What an epic challenge. I have a better appreciation for how hard it is to judge giant spells and mythic rares. Everyone knows how much a 2/3 costs. How do you price any of the above?! We can leave that fine point to Dev, but we still have to find spells that are exciting to read, fun to play, and worth the effort, without being boring auto-win cards or frustrating inevitable victories. Good job, artisans; Well stomped.

Thanks to Zefferal for rendering the cards.


  1. I don't understand your comment about land in Transcendent Syzygy. It is intended to be nice to your opponent that you can't give them a land (which is what you always fatesealed to the top anyway).

    1. I don't expect it's worth the added wording/complexity to let your target choose land.

    2. Oh I see, my submitted version didn't involve choosing land or non-land, that was discussed in the comments, so I was confused, as I decided not to include that extra text.

    3. But there was a lot of back and forth discussion about it. I could imagine that if this got oppressive with people using land destruction stuff or show and tell stuff being able to insist on a land would be reasonable. It does add a lot of words to the card.

    4. (I should clarify this definitely isn't a complaint about the wonderful people who do the renders, I was just confused!)
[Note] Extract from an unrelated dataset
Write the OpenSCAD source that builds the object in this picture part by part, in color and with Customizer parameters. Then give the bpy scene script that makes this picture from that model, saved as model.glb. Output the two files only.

  2. Your proposed rewording of Planetfall is kinda horrible. A 10-mana spell that says "Do something. If you control 10 or more lands, do something much bigger and different"? I agree there's an aesthetic quibble with the current wording, but there's another different quibble with your rewording.

    It was delightful to read this huge set of epic spells, I definitely agree :)
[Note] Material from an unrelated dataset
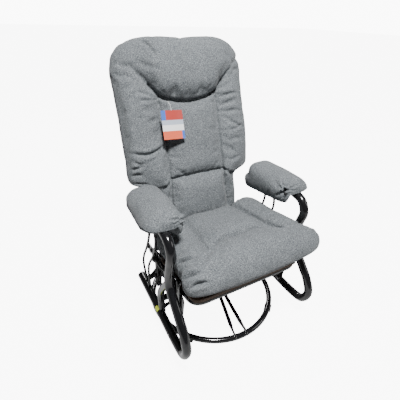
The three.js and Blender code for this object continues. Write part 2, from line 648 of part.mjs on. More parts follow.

    1. What's the quibble? Most players don't expect to pay for a ten-mana spell with ten-land, so doing that is an accomplishment.

  3. I was too busy this weekend writing up an Evergreen Keyword Prediction post on Facebook (which nobody read) to complete the challenge, but I did have an idea all mapped out:

    Living Planet 6GGWW
    Exile all creatures, then put a */* colorless Planetoid creature token with "all creatures able to block this creature do so." Its power is equal to the total power of the exiled cards and its toughness is equal to their total toughness.
    "Some wizards summon beasts to the fight for them. I summon ecosystems."

    1. Hmm, Phyrexian Rebirth but more so. A little variable, but likely to be "win the game in 1-2 turns" - which is reasonable for a 10-mana sorcery.

      Actually, you know what? I'd rather see this as the ultimate on a planeswalker. Might have to be a pretty unusual planeswalker though.

    2. I could see it for a BG Garruk.

    3. It would be an awesome ultimate, but I fear it's too wordy. Tamiyo's evil twin would totally summon a killer moon to demolish her opponent.